## Data provided
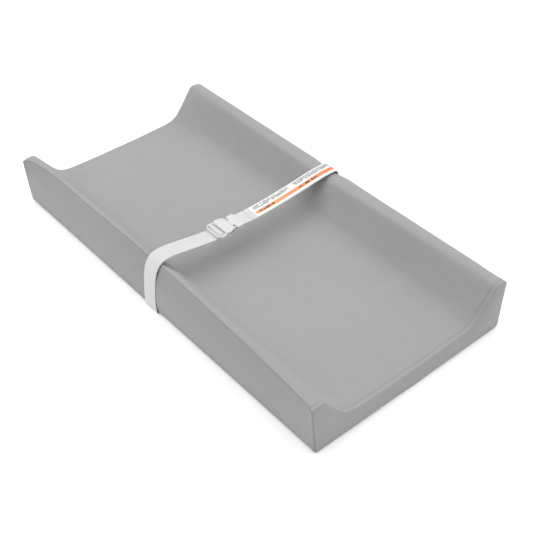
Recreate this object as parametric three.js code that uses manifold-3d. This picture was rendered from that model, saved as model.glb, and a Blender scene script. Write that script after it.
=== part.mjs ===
// Contoured changing pad: two-rail foam pad in a sewn cover, with a waist strap and a side-release buckle.
// Millimetres. +X runs along the length towards the foot end, +Y across towards the plug side of the strap, +Z up.
// The origin is the middle of the underside.
import * as THREE from "three";
import { mergeVertices } from "three/addons/utils/BufferGeometryUtils.js";
import Module from "manifold-3d";

const wasm = await Module();
wasm.setup();

// ---------------------------------------------------------------- driving dimensions
const LENGTH = 813;            // overall length
const RAIL_TOP = 100.5;        // height of the two side rails
const VALLEY = 36.5;           // height of the lying surface at the middle
const SIDE_TOP_Y = 209.5;      // half width at the top seam
const SIDE_BOTTOM_Y = 204.2;   // half width above the rounded bottom edge
const EDGE_R = 10;             // rounded bottom edge
const COVER_T = 1.2;           // cover fabric
const LINER_T = 0.6;           // waterproof liner
const GAP = 0.3;               // clearance between sewn layers
const BASE_T = 2.6;            // quilted base fabric
const STACK_Z = 6.6;           // underside of the foam: base fabric, zip and liner lie below it
const SLAB_TOP = 36.8;         // glue line between slab and rails
const ZIP_GAP = 17;            // opening between the two base panels
const ZIP_LEN = 700;           // zip along the underside
const STRAP_X = -3;            // centre of the strap along the length
const STRAP_W = 32;            // webbing width
const STRAP_T = 1.6;           // webbing thickness
const LABEL_W = 30;            // sewn label ribbon on the strap
const LABEL_T = 0.4;
const BUCKLE_Z = 94.5;         // mid height of the buckle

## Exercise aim
Make an exact copy of all the data.

## Complete answer
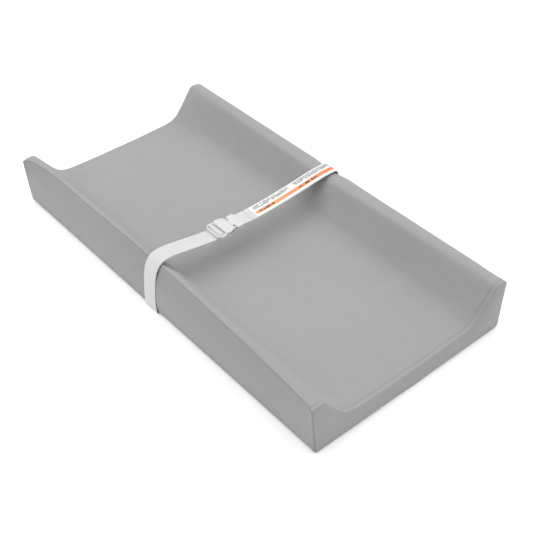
Recreate this object as parametric three.js code that uses manifold-3d. This picture was rendered from that model, saved as model.glb, and a Blender scene script. Write that script after it.
=== part.mjs ===
// Contoured changing pad: two-rail foam pad in a sewn cover, with a waist strap and a side-release buckle.
// Millimetres. +X runs along the length towards the foot end, +Y across towards the plug side of the strap, +Z up.
// The origin is the middle of the underside.
import * as THREE from "three";
import { mergeVertices } from "three/addons/utils/BufferGeometryUtils.js";
import Module from "manifold-3d";

const wasm = await Module();
wasm.setup();

// ---------------------------------------------------------------- driving dimensions
const LENGTH = 813;            // overall length
const RAIL_TOP = 100.5;        // height of the two side rails
const VALLEY = 36.5;           // height of the lying surface at the middle
const SIDE_TOP_Y = 209.5;      // half width at the top seam
const SIDE_BOTTOM_Y = 204.2;   // half width above the rounded bottom edge
const EDGE_R = 10;             // rounded bottom edge
const COVER_T = 1.2;           // cover fabric
const LINER_T = 0.6;           // waterproof liner
const GAP = 0.3;               // clearance between sewn layers
const BASE_T = 2.6;            // quilted base fabric
const STACK_Z = 6.6;           // underside of the foam: base fabric, zip and liner lie below it
const SLAB_TOP = 36.8;         // glue line between slab and rails
const ZIP_GAP = 17;            // opening between the two base panels
const ZIP_LEN = 700;           // zip along the underside
const STRAP_X = -3;            // centre of the strap along the length
const STRAP_W = 32;            // webbing width
const STRAP_T = 1.6;           // webbing thickness
const LABEL_W = 30;            // sewn label ribbon on the strap
const LABEL_T = 0.4;
const BUCKLE_Z = 94.5;         // mid height of the buckle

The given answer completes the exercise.